GIVEN PROBLEM:
Give back exactly the lines from the start of the listing to the line containing "tiny, farAway = 1e-9, 1e9", inclusive, and nothing beyond them.

== DATA SEGMENT

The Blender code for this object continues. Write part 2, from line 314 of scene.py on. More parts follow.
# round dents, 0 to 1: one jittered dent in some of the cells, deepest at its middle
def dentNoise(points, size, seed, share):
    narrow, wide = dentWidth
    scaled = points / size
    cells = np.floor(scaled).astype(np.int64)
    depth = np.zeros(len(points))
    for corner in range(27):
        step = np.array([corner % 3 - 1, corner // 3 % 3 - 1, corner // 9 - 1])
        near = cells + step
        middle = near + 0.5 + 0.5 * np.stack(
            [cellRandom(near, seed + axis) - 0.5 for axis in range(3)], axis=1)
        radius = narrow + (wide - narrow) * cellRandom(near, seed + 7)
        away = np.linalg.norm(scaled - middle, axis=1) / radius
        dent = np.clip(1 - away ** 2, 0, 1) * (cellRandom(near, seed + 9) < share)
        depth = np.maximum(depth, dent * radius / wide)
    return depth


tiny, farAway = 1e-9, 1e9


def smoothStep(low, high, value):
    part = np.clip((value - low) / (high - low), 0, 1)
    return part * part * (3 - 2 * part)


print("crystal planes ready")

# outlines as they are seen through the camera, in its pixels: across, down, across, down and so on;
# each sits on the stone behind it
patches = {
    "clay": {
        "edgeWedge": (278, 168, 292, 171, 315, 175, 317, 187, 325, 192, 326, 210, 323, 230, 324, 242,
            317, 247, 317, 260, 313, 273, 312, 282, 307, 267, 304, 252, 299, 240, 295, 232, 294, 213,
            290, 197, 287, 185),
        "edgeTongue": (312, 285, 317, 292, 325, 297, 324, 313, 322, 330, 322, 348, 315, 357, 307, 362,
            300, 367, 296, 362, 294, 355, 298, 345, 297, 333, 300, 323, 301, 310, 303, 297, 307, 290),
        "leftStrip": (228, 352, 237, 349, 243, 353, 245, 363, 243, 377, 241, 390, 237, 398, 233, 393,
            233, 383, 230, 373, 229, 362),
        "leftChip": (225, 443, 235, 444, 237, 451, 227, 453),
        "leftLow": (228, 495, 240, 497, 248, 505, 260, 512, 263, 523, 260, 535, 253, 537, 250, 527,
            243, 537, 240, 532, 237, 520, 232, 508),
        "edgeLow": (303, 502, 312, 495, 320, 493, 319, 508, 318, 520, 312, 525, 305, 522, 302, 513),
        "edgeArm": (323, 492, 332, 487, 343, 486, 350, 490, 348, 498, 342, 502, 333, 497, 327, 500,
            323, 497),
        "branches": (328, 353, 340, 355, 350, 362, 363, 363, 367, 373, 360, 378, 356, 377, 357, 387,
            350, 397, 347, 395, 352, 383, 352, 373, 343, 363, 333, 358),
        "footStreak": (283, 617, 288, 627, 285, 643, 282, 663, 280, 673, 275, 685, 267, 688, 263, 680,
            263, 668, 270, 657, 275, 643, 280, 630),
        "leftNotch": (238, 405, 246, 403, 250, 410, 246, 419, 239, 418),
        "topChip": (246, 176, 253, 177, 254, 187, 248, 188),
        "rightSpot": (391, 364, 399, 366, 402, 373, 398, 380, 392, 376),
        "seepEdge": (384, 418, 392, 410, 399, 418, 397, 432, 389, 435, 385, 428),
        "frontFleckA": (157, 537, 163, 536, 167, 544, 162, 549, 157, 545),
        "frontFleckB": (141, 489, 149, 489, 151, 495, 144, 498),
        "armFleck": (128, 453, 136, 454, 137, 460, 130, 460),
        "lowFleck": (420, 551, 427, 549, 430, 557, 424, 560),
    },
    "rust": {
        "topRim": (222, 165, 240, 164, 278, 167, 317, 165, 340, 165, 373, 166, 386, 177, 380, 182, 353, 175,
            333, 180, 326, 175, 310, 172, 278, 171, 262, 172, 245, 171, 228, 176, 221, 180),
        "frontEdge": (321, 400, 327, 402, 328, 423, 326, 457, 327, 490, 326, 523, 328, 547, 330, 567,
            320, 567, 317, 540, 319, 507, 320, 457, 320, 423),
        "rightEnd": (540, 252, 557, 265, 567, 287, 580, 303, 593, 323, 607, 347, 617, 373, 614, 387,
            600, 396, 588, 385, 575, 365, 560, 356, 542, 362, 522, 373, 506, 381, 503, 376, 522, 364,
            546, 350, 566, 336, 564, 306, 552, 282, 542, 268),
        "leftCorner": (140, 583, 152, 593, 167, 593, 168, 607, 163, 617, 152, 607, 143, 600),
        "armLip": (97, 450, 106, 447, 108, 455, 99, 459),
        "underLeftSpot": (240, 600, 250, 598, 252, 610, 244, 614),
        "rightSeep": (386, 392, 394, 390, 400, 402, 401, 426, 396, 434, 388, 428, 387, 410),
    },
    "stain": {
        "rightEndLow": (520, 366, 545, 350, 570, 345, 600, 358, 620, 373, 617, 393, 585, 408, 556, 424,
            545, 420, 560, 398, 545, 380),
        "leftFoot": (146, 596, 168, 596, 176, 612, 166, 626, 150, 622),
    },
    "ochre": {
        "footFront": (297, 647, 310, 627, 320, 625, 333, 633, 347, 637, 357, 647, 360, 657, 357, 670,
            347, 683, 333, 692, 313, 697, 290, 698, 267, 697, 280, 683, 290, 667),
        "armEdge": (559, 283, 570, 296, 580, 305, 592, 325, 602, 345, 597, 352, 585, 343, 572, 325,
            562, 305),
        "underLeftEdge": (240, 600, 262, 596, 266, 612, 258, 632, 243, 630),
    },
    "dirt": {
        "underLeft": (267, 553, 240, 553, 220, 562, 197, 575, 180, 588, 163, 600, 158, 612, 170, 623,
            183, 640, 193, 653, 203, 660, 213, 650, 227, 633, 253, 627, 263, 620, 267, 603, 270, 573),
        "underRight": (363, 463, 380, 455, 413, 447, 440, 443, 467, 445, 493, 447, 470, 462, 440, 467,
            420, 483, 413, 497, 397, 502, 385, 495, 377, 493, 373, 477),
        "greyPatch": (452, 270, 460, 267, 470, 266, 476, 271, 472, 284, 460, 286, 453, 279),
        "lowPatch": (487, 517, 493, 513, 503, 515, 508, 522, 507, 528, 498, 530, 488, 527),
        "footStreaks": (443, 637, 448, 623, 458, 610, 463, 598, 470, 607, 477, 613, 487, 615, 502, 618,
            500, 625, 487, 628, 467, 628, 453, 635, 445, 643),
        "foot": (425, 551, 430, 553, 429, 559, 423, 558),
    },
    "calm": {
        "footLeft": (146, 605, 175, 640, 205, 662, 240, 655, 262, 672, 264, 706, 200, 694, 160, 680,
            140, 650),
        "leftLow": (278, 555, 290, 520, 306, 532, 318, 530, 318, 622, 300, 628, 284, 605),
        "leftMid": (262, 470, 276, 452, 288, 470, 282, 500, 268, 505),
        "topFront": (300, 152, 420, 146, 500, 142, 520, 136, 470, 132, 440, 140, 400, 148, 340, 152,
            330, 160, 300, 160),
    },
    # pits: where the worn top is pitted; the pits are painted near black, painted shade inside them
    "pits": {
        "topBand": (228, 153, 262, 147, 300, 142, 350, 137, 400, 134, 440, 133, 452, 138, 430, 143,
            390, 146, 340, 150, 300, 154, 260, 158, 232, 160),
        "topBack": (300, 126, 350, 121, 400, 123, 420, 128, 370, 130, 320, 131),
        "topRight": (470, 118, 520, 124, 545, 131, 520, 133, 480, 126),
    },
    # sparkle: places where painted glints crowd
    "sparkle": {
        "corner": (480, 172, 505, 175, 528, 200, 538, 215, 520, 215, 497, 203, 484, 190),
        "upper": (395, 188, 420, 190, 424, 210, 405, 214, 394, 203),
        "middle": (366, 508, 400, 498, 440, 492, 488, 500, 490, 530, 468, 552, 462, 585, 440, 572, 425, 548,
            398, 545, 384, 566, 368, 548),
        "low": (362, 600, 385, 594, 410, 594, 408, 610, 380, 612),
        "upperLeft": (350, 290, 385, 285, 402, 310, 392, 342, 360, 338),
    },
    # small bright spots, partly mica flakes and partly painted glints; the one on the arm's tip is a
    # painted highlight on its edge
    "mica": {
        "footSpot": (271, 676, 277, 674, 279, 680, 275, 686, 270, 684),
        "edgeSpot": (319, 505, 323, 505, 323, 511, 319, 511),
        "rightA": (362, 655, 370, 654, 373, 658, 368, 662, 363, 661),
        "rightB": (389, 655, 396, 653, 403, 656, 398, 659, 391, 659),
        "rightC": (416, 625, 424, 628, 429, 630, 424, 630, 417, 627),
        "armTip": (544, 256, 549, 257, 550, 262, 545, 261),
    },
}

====

ANSWER TO THE PROBLEM:
The Blender code for this object continues. Write part 2, from line 314 of scene.py on. More parts follow.
# round dents, 0 to 1: one jittered dent in some of the cells, deepest at its middle
def dentNoise(points, size, seed, share):
    narrow, wide = dentWidth
    scaled = points / size
    cells = np.floor(scaled).astype(np.int64)
    depth = np.zeros(len(points))
    for corner in range(27):
        step = np.array([corner % 3 - 1, corner // 3 % 3 - 1, corner // 9 - 1])
        near = cells + step
        middle = near + 0.5 + 0.5 * np.stack(
            [cellRandom(near, seed + axis) - 0.5 for axis in range(3)], axis=1)
        radius = narrow + (wide - narrow) * cellRandom(near, seed + 7)
        away = np.linalg.norm(scaled - middle, axis=1) / radius
        dent = np.clip(1 - away ** 2, 0, 1) * (cellRandom(near, seed + 9) < share)
        depth = np.maximum(depth, dent * radius / wide)
    return depth


tiny, farAway = 1e-9, 1e9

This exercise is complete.